I made a start in commit 506ea16 in my task-29367 branch. It's probably 80% done now, but I have to stop working on this now. It would be good if we don't wait too long with this change to avoid having to resolve as many merge conflicts. If anybody else wants to pick this up before next week, please feel free to do that!
I tweaked my first commit above and rebased it to master. The new commit is e5f15ea in my task-29367-2 branch. It passes unit tests and at least doesn't break in obvious ways. I just deployed a test instance and will let it run for a day to see if it produces useful results.
Having a careful review by somebody who has ported Python code from 2 to 3 before would be greatly appreciated!
Your patch looks good to me but I found two additional issues:
I assume you're running the tests by executing run_tests.sh? The tests test_reprocessing.test_log_collection_tgen and test_reprocessing.test_log_collection_torctl fail for me because the two paths in the lists differ in their ordering. These unit tests rely on os.walk, which internally calls os.scandir, which yields files in random order. Looks like these tests are broken but we can fix this issue by calling sorted on the arbitrarily ordered file names. Here's a patch.
I ran the tool 2to3 over all source files and it suggested turning dict_keys and dict_values objects in analysis.py into list. Here's a patch. All unit tests still pass.
I forgot to mention that we should also update README.md as it still contains python 2 references. Here's a patch for that. All my patches are based on your task-29367-2 branch and should be easy to apply.

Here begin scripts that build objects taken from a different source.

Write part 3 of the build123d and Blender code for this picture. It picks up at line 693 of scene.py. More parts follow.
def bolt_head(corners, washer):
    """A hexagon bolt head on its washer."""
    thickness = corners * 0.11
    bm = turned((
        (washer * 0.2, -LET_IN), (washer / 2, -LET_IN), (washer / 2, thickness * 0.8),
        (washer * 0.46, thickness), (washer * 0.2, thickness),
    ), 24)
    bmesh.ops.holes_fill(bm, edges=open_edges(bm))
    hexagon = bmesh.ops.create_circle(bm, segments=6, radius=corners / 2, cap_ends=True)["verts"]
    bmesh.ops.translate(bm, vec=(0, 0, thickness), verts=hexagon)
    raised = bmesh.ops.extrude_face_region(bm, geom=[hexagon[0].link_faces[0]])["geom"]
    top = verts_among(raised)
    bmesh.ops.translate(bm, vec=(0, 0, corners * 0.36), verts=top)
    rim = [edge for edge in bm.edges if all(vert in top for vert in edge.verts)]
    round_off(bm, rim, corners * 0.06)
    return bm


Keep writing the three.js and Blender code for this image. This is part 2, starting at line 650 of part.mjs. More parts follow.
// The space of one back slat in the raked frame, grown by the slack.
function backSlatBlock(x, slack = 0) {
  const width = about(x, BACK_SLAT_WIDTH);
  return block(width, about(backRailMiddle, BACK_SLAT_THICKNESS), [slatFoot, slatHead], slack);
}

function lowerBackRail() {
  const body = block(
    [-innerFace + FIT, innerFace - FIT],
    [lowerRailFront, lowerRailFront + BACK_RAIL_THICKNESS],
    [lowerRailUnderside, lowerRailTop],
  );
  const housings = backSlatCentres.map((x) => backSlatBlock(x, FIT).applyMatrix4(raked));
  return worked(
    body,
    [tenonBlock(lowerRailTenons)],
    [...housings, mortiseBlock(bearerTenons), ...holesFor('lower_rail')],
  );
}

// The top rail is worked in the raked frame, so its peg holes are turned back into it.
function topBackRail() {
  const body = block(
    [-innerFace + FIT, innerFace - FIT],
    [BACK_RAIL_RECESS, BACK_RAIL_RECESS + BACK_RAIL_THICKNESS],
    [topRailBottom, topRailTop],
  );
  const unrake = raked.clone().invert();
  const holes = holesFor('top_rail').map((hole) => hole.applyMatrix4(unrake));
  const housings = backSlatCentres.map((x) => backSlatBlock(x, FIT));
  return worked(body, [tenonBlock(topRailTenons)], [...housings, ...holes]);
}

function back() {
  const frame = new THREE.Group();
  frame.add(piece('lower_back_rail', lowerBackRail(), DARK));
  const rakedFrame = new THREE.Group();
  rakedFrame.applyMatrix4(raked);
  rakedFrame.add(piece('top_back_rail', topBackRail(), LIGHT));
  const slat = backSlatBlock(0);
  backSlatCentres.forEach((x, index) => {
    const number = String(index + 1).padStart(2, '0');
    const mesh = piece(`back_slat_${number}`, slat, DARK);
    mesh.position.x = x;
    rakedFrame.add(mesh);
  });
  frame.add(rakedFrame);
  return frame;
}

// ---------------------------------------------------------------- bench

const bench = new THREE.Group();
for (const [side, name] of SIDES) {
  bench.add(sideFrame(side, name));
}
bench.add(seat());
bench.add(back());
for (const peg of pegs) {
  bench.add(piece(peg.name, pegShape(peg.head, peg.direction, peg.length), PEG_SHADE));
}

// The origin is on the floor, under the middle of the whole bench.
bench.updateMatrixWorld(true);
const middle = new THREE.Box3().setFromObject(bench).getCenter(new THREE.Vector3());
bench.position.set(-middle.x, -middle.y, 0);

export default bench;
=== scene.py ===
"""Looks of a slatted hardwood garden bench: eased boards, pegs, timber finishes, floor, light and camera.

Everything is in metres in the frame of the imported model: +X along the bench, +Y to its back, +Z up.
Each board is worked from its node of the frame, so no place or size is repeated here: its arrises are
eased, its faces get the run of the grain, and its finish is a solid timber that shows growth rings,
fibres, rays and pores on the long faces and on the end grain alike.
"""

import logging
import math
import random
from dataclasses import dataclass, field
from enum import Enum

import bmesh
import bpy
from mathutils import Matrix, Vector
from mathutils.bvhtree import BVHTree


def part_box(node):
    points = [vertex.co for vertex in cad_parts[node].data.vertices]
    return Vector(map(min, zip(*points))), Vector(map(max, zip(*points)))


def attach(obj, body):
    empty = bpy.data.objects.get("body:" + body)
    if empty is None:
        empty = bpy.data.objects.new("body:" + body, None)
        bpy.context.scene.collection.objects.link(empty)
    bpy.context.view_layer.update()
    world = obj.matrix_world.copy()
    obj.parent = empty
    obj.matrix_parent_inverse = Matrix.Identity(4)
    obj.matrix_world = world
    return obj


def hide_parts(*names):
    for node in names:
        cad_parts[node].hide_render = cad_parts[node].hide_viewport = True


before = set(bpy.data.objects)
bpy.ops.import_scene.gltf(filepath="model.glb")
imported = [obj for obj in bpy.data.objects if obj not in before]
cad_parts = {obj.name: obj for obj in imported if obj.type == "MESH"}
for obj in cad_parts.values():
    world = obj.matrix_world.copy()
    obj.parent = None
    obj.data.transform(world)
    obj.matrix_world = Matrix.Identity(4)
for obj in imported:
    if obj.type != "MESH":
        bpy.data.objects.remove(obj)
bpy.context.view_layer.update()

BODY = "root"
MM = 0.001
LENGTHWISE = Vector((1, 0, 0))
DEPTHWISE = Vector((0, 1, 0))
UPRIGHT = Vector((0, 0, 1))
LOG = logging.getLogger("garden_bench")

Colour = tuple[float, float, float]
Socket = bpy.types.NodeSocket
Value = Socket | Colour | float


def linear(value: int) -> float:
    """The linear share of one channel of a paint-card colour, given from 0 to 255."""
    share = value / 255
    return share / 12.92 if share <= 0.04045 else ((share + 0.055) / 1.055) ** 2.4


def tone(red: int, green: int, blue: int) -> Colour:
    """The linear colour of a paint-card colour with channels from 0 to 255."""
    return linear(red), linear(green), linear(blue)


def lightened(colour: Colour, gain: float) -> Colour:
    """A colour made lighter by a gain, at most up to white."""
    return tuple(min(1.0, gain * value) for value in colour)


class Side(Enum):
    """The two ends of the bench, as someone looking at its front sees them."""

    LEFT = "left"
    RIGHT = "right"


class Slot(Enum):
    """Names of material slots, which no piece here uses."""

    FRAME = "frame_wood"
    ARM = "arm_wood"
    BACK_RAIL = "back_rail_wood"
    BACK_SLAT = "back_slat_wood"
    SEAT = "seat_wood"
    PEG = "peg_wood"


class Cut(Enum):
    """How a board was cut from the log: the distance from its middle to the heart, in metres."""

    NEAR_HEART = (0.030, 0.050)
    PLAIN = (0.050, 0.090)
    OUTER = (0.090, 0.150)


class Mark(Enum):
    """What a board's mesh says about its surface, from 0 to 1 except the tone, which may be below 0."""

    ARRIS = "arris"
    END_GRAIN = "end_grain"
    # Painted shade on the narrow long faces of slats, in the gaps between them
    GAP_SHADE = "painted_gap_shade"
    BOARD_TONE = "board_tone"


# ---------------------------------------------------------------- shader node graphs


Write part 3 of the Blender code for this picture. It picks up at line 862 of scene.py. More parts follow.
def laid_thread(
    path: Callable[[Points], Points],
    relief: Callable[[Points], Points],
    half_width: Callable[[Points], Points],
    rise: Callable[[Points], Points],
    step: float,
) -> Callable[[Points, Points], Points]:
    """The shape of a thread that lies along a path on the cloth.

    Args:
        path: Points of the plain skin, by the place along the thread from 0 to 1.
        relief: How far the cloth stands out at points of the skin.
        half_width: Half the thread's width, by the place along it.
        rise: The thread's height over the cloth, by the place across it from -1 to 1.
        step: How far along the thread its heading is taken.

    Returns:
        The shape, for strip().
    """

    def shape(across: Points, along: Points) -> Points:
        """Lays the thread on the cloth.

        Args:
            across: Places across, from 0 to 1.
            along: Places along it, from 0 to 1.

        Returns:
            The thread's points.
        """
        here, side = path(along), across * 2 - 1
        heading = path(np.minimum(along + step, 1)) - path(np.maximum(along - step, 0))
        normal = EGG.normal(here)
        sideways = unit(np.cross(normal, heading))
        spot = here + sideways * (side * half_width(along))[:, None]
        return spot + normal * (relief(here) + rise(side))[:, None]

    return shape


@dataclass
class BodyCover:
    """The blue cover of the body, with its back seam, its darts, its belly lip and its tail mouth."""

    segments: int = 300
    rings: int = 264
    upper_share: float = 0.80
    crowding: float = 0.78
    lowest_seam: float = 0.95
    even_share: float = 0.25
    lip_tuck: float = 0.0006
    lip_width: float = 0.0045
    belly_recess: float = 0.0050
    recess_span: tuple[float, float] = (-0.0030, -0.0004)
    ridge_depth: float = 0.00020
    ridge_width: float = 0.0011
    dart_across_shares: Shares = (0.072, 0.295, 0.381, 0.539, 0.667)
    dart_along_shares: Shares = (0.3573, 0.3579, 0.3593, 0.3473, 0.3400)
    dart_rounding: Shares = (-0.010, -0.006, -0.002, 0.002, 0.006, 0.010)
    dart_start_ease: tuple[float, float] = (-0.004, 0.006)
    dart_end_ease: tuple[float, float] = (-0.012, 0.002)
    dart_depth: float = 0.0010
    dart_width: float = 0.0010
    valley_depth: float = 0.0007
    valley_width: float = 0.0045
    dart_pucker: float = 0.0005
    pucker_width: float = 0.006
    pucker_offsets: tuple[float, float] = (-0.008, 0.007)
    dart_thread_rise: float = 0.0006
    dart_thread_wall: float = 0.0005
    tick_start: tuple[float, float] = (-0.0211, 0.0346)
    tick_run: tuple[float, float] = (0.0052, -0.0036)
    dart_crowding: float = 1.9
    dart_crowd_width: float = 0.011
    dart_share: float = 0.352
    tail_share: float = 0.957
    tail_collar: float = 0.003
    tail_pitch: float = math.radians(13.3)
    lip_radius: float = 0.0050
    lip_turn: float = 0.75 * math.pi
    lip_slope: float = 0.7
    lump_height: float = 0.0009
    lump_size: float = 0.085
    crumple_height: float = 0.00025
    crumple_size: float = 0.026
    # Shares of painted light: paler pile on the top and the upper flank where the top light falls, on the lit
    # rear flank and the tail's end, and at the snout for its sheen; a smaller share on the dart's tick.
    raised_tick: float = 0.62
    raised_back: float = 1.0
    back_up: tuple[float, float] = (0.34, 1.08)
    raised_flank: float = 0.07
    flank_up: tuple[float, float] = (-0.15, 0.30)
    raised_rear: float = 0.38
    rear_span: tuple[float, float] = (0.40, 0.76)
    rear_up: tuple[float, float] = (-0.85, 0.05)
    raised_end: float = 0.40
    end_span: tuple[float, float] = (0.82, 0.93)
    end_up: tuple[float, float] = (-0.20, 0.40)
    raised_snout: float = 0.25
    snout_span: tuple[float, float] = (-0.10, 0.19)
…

Regarding the second patch that turns dict keys and values into lists, I saw those changes, too, and did not make them on purpose. The reason is that we only need to iterate over these keys or values and don't need them as a list for further processing. But of course it doesn't do harm to convert them into lists, except for trivially lower performance. I think it's fine to just apply your patch.
While trying out my branch (before your patches and afterwards), I found another problem in the analysis mode: When OnionPerf opens the Tor control log files containing \r\n as newline, it converts these newlines to just \n. But that makes Stem sad which refuses to parse the contained events. I wrote a patch that enables OnionPerf to open Tor control log files with \r\n as newline and that leaves them unchanged before it passes lines to Stem. My test instance that ran over night successfully produced an analysis file with TGen and Tor control log parts.
This patch is in commit f863ee4 in my task-29367-2 branch which is based on your branch. Can you take another look at that commit? If it looks good, I'll merge everything to master.
This patch is in commit f863ee4 in my task-29367-2 branch which is based on your branch. Can you take another look at that commit? If it looks good, I'll merge everything to master.